Thursday, August 19, 2004

disease

i worked for three years in a rotting, car-exhaust-fumigated, seismically unsafe office. we never dusted. every time i reached down to pick something up from under the desk my fingers came up black.

we recently moved to a brand new office building. they had barely painted over the sheetrock tape. some of the ceiling panels were still pushed aside, bundles of fiberoptic hanging down like the guts of an eviscerated deer.

my hippie voodoo doctor made me clutch a small glass vial full of clear liquid to my heart and pushed down on my arm. "yep - that new office is poisoning you with formaldehyde fumes."

i guess what i'm trying to say is - just because it's new doesn't mean it's good for you. that new marketing plan. that new district manager. that new catchy corporate buzzphrase, like "total quality!" or "culture of service!"
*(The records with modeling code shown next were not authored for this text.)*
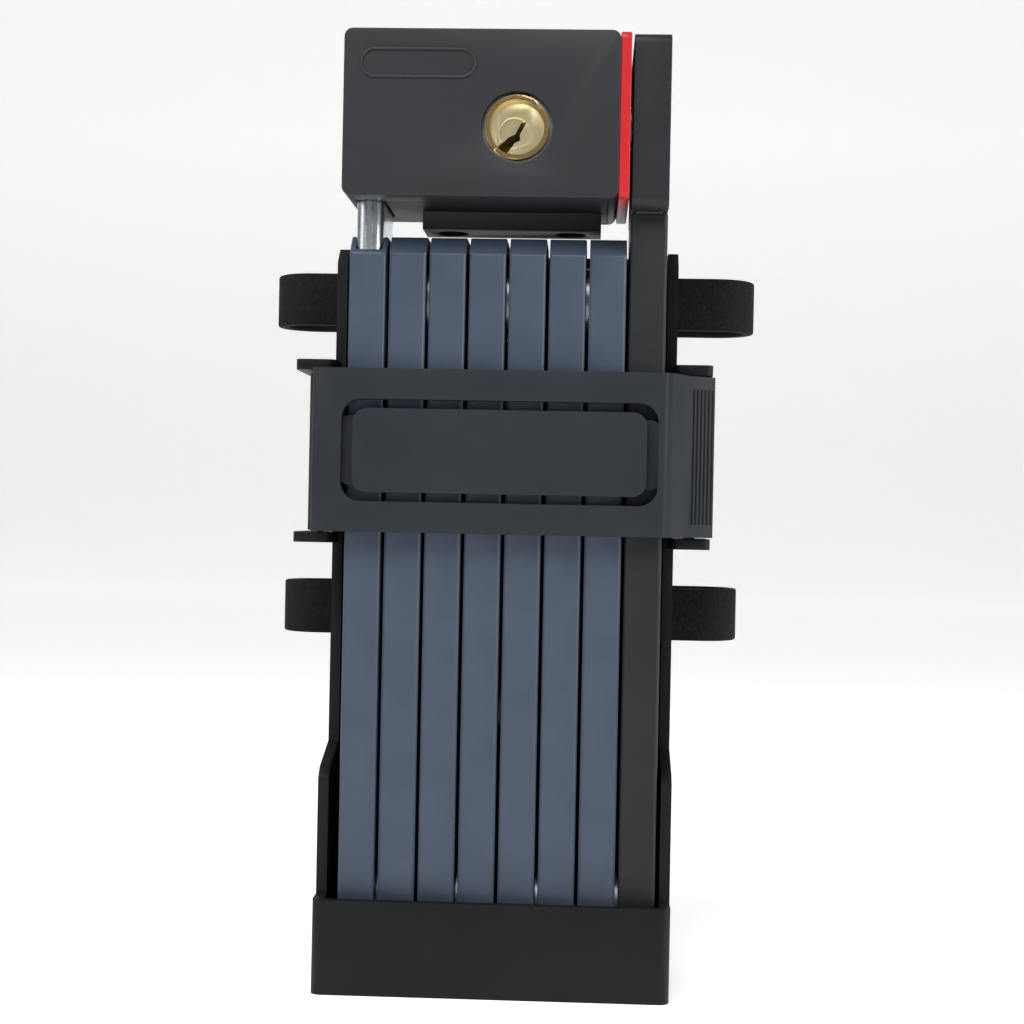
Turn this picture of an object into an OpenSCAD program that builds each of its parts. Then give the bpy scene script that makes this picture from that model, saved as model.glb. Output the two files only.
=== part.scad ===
// Folding lock with eight riveted links, resting in its frame holder.
// X runs across the stack of links, -Y is the front, Z = 0 is the underside of the cup.

/* [Links] */
// Distance between the middles of two neighbouring links
link_pitch = 7.5; // [7.3:0.1:9]
// Thickness of a steel link core
core_t = 5; // [4:0.1:5.4]
// Depth of a steel link core, front to back
core_d = 20; // [17:0.5:20]
// Depth of a plastic link coat, front to back
coat_d = 22; // [21:0.5:25]
// Gap between two neighbouring coats
coat_gap = 0.6; // [0.4:0.1:1]
// Distance between the two rivet axes of a link
rivet_span = 115; // [100:1:150]
// From a rivet axis to the end of the coat
end_reach = 11.6; // [10.5:0.1:14]
// Chamfer on the ends of a coat
end_chamfer = 3.5; // [2:0.25:5]
// Edge chamfer along a coat
edge_chamfer = 0.5; // [0.3:0.1:0.8]

/* [Rivets] */
// Diameter of a link rivet
rivet_d = 8; // [6:0.5:9]
// Diameter of a rivet head
rivet_head_d = 12; // [10.5:0.5:13]
// Height of a rivet head
rivet_head_h = 0.8; // [0.6:0.05:0.85]
// Diameter of the washer between two cores
washer_d = 14; // [12.5:0.5:15]
// Radial running clearance of a rivet in a turning core
rivet_play = 0.05; // [0.02:0.01:0.1]

/* [Case] */
// Width of the case without its end plate
case_w = 51.1; // [48:0.5:60]
// Depth of the case, front to back
case_d = 32; // [30:0.5:36]
// Height of the case
case_h = 30.9; // [28:0.5:36]
// Wall of the case shell
case_wall = 1.8; // [1.2:0.1:2.4]
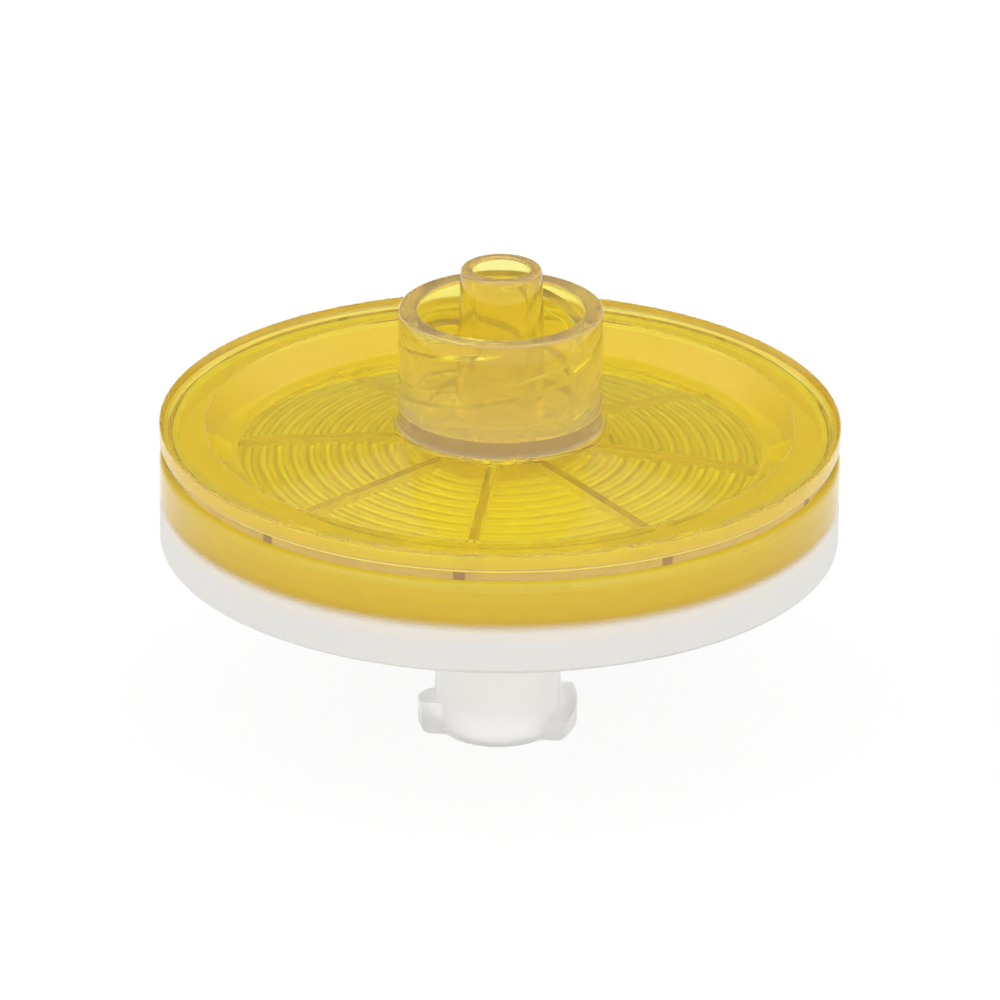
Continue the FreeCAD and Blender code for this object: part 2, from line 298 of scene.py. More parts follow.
def new_piece(name, points, faces, slots, materials, sharp=50.0, merge=1e-4):
    """A mesh object from whole arrays of points and quads. slots gives each
    quad's material. Points nearer than merge millimetres become one, which
    drops quads of no width, and edges that bend more than sharp degrees stay
    crisp."""
    mesh = bpy.data.meshes.new(name)
    mesh.vertices.add(len(points))
    mesh.vertices.foreach_set("co", points.astype(np.float32).ravel())
    mesh.loops.add(faces.size)
    mesh.loops.foreach_set("vertex_index", faces.astype(np.int32).ravel())
    mesh.polygons.add(len(faces))
    mesh.polygons.foreach_set("loop_start", np.arange(0, faces.size, 4, dtype=np.int32))
    mesh.polygons.foreach_set("material_index", slots.astype(np.int32))
    mesh.update(calc_edges=True)
    work = bmesh.new()
    work.from_mesh(mesh)
    bmesh.ops.remove_doubles(work, verts=work.verts, dist=merge * MM)
    bmesh.ops.dissolve_degenerate(work, edges=work.edges, dist=merge * MM)
    work.to_mesh(mesh)
    work.free()
    mesh.shade_smooth()
    mesh.set_sharp_from_angle(angle=math.radians(sharp))
    for material in materials:
        mesh.materials.append(material)
    piece = bpy.data.objects.new(name, mesh)
    bpy.context.scene.collection.objects.link(piece)
    return piece


# ------------------------------------------------------------------ materials

AMBER_IOR = 1.5
# How far across one swirl of the amber melt is.
MELT_SWIRL = 0.8


def linear(hex_value):
    """An sRGB hex value as linear red, green, blue and full alpha."""
    srgb = np.array([int(hex_value[i : i + 2], 16) for i in (0, 2, 4)]) / 255
    rgb = np.where(srgb <= 0.04045, srgb / 12.92, ((srgb + 0.055) / 1.055) ** 2.4)
    return (*rgb, 1.0)


def add_node(tree, kind, inputs=None, **settings):
    """Adds one node. inputs maps a socket's name or number to a value or to
    the output socket that feeds it, and settings are the node's own."""
    node = tree.nodes.new(kind)
    for name, setting in settings.items():
        setattr(node, name, setting)
    for name, given in (inputs or {}).items():
        if isinstance(given, bpy.types.NodeSocket):
            tree.links.new(given, node.inputs[name])
        else:
            node.inputs[name].default_value = given
    return node


def new_material(name):
    """An empty node material and its tree."""
    material = bpy.data.materials.new(name)
    material.use_nodes = True
    material.node_tree.nodes.clear()
    return material, material.node_tree


def ramp(tree, value, low, high):
    """Rises from 0 at low to 1 at high, both in millimetres, or falls if high
    is the lower."""
    return add_node(
        tree, "ShaderNodeMapRange",
        {"Value": value, "From Min": low * MM, "From Max": high * MM},
    ).outputs["Result"]


def maths(tree, operation, *values):
    """The result of one operation on values."""
    return add_node(
        tree, "ShaderNodeMath", dict(enumerate(values)), operation=operation
    ).outputs[0]


def both(tree, first, second):
    """The product of two values."""
    return maths(tree, "MULTIPLY", first, second)


def blend(tree, factor, first, second):
    """A colour between two, by a factor."""
    return add_node(
        tree, "ShaderNodeMix", {"Factor": factor, 6: first, 7: second}, data_type="RGBA"
    ).outputs[2]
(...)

ask what the oldest, bitterest, most hidebound old fucker in your organization thinks should happen. of course, you won't, because you think you know what's good for your organization. fine then. don't come running to me when by playing it safe, you continue to play with the little leagues.

as soon as you're ready to move out into deeper waters, where the scary sharkasauruses swim - ask that bitter old man in the boiler room. he will teach you how to land that motherfucker with a paperclip dangling from a thread.